### Your task:
Extract from the listing each line in which the word "json" appears.

* * * * * * * * *

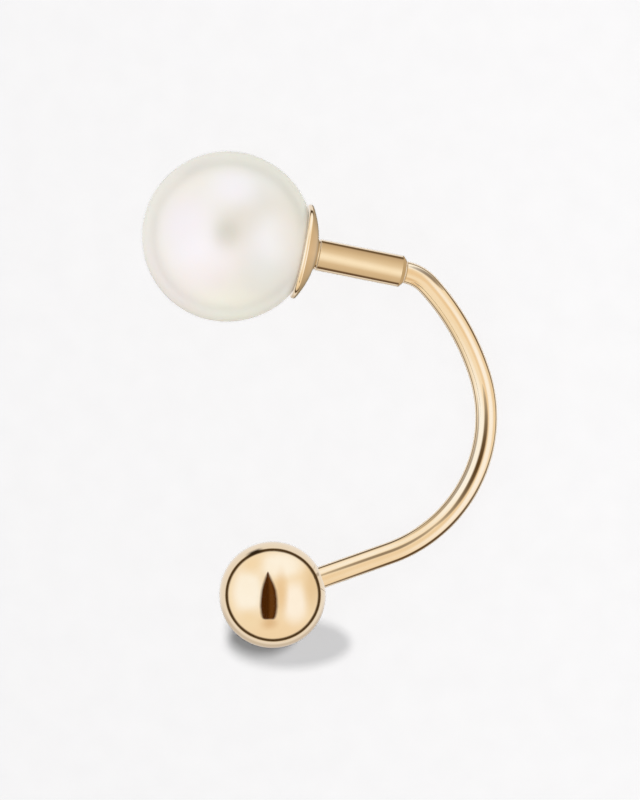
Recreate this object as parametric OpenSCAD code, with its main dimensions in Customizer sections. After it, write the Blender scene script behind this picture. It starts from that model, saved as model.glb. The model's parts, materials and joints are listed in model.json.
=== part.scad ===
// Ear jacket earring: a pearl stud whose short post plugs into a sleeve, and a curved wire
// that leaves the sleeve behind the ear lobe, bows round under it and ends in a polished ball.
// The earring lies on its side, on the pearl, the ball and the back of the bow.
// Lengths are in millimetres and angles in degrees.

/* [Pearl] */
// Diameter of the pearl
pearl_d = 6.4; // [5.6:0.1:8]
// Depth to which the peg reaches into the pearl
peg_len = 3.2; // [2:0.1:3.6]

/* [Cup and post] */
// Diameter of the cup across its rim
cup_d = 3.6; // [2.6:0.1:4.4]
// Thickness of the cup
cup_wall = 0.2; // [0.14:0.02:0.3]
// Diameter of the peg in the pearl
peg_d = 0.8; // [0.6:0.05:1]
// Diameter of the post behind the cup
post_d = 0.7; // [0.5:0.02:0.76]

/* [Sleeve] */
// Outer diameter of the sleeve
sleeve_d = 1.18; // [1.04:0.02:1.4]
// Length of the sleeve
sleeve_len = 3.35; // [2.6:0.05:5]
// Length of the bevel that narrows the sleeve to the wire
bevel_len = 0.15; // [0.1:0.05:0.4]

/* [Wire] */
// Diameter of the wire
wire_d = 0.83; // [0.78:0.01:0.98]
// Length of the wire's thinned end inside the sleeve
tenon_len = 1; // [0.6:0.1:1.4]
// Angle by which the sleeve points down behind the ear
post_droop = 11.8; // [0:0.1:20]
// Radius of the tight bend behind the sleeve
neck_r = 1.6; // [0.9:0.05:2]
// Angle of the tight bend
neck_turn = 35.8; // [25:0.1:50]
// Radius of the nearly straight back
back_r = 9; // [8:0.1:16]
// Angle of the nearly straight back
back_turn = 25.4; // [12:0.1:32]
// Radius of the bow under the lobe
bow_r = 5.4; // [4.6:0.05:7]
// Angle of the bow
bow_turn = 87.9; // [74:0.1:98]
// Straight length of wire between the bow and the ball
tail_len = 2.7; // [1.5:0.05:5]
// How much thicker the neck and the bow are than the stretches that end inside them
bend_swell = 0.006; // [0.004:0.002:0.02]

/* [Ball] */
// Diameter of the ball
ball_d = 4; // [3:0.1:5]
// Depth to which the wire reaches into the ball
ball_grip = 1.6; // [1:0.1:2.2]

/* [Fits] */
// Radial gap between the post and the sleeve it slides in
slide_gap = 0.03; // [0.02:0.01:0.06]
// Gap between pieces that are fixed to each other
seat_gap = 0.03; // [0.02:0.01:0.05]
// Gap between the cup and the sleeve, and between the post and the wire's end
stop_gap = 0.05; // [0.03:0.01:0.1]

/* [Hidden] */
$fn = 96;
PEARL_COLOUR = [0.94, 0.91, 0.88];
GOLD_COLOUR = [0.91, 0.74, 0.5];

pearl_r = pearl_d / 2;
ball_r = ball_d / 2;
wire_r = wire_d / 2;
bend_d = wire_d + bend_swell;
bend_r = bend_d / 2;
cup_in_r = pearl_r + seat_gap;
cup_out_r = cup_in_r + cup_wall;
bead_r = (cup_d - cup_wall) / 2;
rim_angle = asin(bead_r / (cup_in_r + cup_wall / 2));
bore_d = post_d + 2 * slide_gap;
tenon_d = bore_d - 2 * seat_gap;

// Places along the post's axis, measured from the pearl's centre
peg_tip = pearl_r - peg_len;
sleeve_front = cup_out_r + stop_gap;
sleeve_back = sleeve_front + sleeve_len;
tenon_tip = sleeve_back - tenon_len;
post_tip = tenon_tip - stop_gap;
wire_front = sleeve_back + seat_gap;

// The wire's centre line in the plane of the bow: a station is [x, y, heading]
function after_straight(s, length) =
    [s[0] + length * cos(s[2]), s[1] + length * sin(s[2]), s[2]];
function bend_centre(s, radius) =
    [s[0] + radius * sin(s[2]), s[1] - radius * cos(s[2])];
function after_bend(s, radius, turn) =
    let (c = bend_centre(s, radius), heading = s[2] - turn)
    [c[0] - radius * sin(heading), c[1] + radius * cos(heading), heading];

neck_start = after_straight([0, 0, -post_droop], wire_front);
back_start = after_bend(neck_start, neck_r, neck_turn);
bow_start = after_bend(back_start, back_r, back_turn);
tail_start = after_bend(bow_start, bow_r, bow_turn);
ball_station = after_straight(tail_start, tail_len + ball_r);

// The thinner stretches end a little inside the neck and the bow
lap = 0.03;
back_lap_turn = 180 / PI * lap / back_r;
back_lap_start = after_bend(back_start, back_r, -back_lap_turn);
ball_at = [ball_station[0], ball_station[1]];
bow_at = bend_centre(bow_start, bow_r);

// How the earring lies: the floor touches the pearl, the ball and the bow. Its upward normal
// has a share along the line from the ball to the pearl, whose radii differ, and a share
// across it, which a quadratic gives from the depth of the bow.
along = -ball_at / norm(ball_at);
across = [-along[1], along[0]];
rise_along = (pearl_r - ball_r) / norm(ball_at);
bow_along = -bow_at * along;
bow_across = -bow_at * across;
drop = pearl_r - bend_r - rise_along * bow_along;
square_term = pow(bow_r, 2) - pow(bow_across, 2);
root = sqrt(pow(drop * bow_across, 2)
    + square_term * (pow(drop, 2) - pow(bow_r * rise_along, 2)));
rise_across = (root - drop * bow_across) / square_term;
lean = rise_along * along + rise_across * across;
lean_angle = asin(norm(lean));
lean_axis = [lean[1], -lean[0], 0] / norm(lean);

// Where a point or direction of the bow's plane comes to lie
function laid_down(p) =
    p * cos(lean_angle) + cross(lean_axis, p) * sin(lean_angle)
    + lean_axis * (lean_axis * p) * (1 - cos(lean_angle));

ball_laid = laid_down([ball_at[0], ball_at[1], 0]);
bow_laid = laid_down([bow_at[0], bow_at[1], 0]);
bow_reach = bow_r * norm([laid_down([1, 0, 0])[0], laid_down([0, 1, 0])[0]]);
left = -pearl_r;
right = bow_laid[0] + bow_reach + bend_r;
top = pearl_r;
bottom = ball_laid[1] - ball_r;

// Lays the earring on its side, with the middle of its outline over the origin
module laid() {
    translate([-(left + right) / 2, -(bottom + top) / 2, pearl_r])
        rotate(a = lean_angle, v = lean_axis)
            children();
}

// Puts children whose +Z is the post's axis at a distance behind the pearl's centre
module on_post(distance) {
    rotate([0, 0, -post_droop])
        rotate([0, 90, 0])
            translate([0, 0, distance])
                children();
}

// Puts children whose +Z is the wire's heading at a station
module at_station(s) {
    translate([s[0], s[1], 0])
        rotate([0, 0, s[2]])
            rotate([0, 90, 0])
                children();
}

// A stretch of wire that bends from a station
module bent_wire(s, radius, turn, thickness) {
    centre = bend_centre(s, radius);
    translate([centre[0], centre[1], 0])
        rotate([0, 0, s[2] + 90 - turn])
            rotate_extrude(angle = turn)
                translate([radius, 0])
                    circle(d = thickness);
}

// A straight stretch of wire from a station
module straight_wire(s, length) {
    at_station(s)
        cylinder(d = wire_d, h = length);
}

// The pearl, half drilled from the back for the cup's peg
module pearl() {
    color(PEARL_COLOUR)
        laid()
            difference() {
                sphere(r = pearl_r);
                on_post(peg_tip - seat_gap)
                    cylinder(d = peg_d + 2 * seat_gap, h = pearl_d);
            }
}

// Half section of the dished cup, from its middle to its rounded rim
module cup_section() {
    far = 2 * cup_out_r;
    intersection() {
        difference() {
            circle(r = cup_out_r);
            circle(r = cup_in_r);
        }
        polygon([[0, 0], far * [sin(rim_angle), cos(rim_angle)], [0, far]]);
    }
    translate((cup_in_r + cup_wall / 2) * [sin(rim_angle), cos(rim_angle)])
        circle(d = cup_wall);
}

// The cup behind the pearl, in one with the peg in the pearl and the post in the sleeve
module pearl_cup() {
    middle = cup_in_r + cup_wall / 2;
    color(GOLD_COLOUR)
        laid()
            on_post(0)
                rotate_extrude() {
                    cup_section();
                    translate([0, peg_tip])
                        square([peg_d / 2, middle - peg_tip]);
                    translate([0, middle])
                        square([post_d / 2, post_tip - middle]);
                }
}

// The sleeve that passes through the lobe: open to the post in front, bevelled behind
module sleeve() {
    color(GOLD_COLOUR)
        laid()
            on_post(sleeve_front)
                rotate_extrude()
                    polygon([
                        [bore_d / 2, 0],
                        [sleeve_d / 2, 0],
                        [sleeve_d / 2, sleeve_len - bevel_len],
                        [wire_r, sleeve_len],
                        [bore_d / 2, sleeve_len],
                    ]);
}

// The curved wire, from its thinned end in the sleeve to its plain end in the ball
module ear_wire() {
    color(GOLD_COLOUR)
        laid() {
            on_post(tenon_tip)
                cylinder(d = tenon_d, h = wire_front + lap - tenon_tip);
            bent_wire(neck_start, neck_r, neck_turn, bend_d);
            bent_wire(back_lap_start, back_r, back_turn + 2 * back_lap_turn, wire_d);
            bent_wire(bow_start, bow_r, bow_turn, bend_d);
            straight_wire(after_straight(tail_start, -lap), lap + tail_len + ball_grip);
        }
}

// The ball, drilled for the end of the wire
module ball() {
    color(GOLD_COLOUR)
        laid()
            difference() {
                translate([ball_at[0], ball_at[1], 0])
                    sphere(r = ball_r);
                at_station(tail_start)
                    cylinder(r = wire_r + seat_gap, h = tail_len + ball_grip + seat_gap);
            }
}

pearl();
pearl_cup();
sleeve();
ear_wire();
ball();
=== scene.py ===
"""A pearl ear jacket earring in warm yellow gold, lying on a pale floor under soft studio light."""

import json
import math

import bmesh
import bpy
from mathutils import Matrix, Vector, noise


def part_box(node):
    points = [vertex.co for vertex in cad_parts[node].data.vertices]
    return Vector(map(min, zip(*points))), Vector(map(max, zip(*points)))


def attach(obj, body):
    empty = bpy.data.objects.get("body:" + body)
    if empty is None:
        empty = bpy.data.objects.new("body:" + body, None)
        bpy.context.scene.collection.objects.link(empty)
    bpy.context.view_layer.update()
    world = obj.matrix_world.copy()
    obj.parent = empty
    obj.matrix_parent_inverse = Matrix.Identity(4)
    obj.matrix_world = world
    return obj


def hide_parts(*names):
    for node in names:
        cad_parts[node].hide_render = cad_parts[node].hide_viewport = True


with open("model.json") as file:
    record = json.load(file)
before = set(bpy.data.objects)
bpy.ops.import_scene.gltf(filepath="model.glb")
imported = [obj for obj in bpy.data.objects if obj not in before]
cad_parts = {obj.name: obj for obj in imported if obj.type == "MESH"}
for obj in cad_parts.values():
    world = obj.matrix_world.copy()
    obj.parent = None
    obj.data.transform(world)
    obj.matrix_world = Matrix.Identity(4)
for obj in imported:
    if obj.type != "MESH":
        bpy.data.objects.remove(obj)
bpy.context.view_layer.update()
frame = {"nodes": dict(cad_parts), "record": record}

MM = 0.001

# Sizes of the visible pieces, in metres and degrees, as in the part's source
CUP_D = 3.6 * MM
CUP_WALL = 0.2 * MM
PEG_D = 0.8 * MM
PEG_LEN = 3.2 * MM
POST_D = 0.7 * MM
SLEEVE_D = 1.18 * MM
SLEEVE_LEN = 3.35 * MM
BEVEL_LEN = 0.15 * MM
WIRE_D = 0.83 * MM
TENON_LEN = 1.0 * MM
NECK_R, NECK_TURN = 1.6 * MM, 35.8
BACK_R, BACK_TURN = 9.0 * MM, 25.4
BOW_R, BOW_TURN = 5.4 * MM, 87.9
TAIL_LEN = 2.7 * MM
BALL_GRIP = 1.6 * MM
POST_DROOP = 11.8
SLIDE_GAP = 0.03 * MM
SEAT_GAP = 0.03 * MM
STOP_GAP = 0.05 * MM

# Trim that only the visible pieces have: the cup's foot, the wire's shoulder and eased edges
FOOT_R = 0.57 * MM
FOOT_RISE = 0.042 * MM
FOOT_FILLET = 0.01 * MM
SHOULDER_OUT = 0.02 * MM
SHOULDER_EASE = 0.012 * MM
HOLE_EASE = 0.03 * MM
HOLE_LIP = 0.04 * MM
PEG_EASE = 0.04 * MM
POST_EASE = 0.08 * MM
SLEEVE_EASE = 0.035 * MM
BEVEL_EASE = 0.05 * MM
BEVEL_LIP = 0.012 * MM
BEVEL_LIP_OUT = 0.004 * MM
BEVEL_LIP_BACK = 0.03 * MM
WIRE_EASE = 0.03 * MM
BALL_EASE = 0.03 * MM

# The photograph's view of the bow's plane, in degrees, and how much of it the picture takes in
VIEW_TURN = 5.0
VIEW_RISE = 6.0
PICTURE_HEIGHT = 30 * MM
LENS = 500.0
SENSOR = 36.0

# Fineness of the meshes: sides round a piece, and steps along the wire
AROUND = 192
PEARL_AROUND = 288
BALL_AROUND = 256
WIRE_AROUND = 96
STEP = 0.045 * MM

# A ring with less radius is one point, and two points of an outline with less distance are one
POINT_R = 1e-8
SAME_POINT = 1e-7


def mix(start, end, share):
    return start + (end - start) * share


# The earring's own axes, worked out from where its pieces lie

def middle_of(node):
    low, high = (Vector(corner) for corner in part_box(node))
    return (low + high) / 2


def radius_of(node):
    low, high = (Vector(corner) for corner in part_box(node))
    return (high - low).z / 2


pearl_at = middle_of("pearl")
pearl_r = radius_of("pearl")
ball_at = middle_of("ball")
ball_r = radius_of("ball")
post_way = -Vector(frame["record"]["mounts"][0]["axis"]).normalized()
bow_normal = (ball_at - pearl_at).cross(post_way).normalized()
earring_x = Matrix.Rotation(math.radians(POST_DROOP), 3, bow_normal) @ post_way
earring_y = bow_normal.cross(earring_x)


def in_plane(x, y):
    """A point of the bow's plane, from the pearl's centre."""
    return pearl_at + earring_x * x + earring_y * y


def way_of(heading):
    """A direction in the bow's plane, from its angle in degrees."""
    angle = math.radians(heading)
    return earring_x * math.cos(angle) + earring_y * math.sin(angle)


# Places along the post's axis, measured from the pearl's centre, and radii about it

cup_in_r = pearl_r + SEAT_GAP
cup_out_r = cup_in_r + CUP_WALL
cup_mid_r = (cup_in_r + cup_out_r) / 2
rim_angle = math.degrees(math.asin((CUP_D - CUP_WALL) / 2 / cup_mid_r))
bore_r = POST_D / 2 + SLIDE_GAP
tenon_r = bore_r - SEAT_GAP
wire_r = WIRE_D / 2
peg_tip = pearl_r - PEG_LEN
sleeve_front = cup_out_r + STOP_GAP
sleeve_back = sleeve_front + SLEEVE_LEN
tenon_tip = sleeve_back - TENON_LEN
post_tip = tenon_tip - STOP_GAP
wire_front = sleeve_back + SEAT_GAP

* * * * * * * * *

### Result below:
Recreate this object as parametric OpenSCAD code, with its main dimensions in Customizer sections. After it, write the Blender scene script behind this picture. It starts from that model, saved as model.glb. The model's parts, materials and joints are listed in model.json.
import json
with open("model.json") as file:
    record = json.load(file)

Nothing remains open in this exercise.